__STATED TASK__:
Quote all of the entries word for word.

══ SUPPLIED DATA

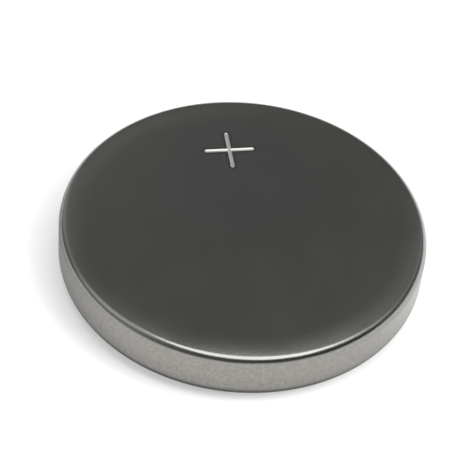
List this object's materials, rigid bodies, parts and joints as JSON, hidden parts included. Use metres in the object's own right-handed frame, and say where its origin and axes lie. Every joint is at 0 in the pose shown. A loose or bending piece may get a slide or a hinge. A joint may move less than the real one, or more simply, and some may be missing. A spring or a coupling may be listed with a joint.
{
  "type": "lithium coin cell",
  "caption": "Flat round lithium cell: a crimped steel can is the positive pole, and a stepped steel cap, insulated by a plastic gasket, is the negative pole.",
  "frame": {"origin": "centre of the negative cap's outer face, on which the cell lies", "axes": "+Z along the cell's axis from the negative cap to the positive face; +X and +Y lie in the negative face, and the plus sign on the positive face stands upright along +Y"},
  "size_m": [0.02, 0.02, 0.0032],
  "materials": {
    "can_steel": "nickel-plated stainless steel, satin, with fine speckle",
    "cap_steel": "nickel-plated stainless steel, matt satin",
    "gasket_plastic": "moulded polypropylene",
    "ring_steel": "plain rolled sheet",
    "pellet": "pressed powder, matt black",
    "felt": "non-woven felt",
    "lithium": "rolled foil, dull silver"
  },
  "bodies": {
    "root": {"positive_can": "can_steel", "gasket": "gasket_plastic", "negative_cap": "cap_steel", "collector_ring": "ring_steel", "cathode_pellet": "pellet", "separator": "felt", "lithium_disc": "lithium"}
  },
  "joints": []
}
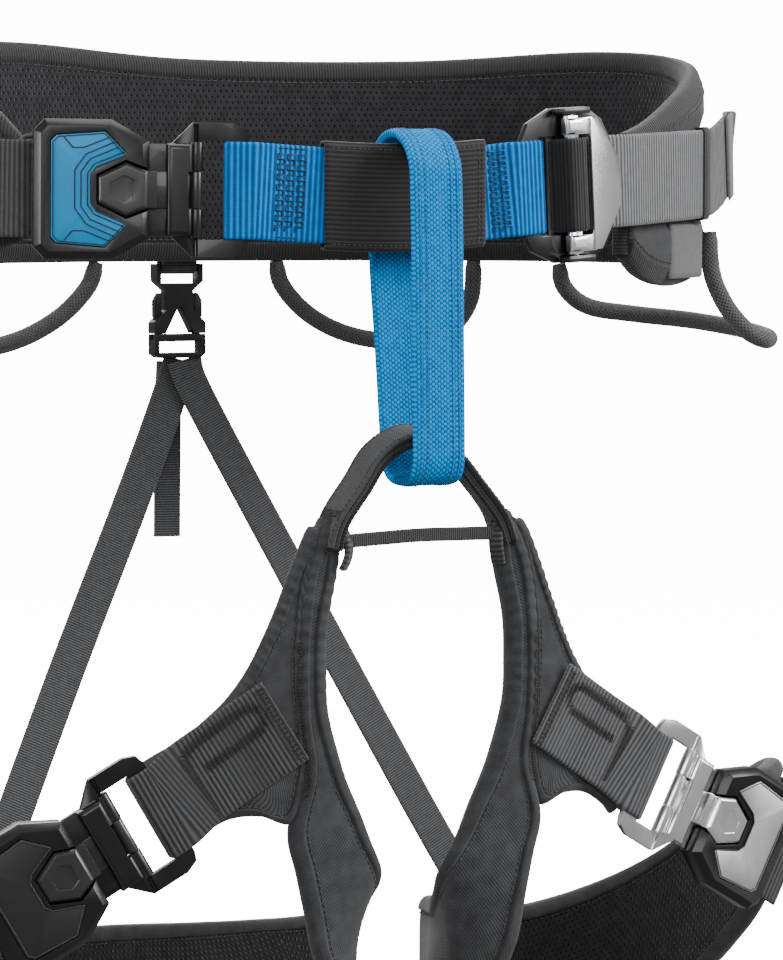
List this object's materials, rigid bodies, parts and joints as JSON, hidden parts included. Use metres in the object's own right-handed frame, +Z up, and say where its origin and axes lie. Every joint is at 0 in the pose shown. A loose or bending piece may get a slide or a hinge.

════

__SOLUTION BELOW__:
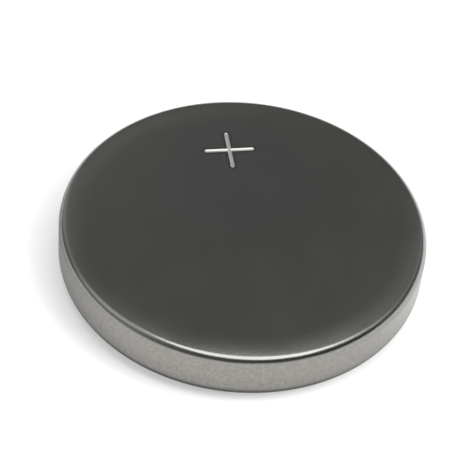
List this object's materials, rigid bodies, parts and joints as JSON, hidden parts included. Use metres in the object's own right-handed frame, and say where its origin and axes lie. Every joint is at 0 in the pose shown. A loose or bending piece may get a slide or a hinge. A joint may move less than the real one, or more simply, and some may be missing. A spring or a coupling may be listed with a joint.
{
  "type": "lithium coin cell",
  "caption": "Flat round lithium cell: a crimped steel can is the positive pole, and a stepped steel cap, insulated by a plastic gasket, is the negative pole.",
  "frame": {"origin": "centre of the negative cap's outer face, on which the cell lies", "axes": "+Z along the cell's axis from the negative cap to the positive face; +X and +Y lie in the negative face, and the plus sign on the positive face stands upright along +Y"},
  "size_m": [0.02, 0.02, 0.0032],
  "materials": {
    "can_steel": "nickel-plated stainless steel, satin, with fine speckle",
    "cap_steel": "nickel-plated stainless steel, matt satin",
    "gasket_plastic": "moulded polypropylene",
    "ring_steel": "plain rolled sheet",
    "pellet": "pressed powder, matt black",
    "felt": "non-woven felt",
    "lithium": "rolled foil, dull silver"
  },
  "bodies": {
    "root": {"positive_can": "can_steel", "gasket": "gasket_plastic", "negative_cap": "cap_steel", "collector_ring": "ring_steel", "cathode_pellet": "pellet", "separator": "felt", "lithium_disc": "lithium"}
  },
  "joints": []
}
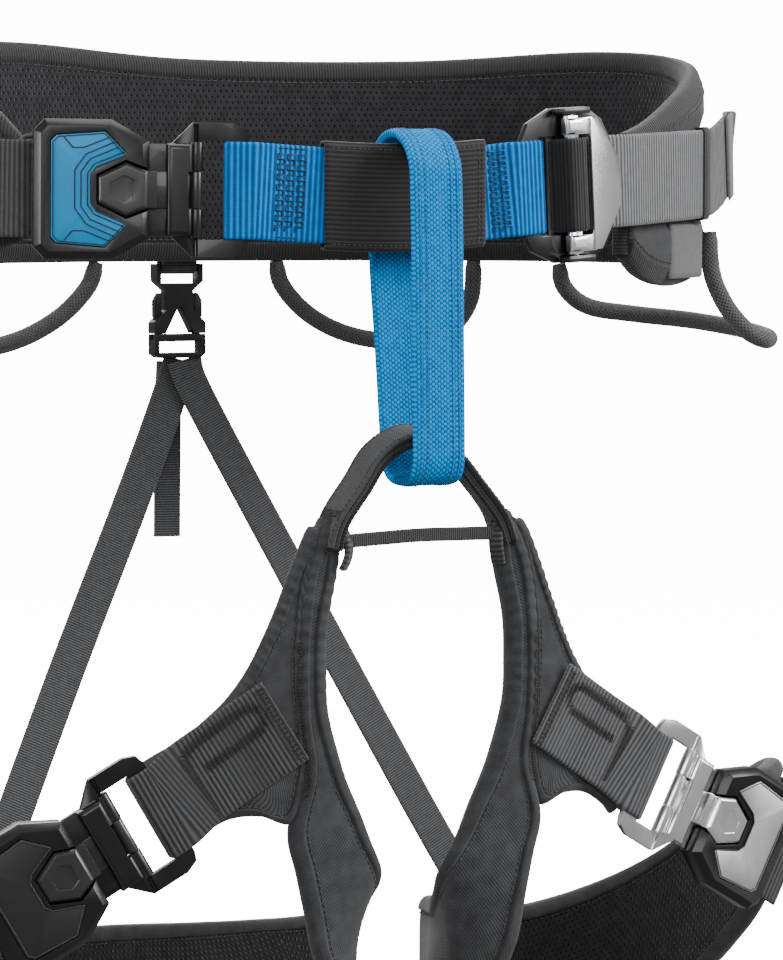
List this object's materials, rigid bodies, parts and joints as JSON, hidden parts included. Use metres in the object's own right-handed frame, +Z up, and say where its origin and axes lie. Every joint is at 0 in the pose shown. A loose or bending piece may get a slide or a hinge.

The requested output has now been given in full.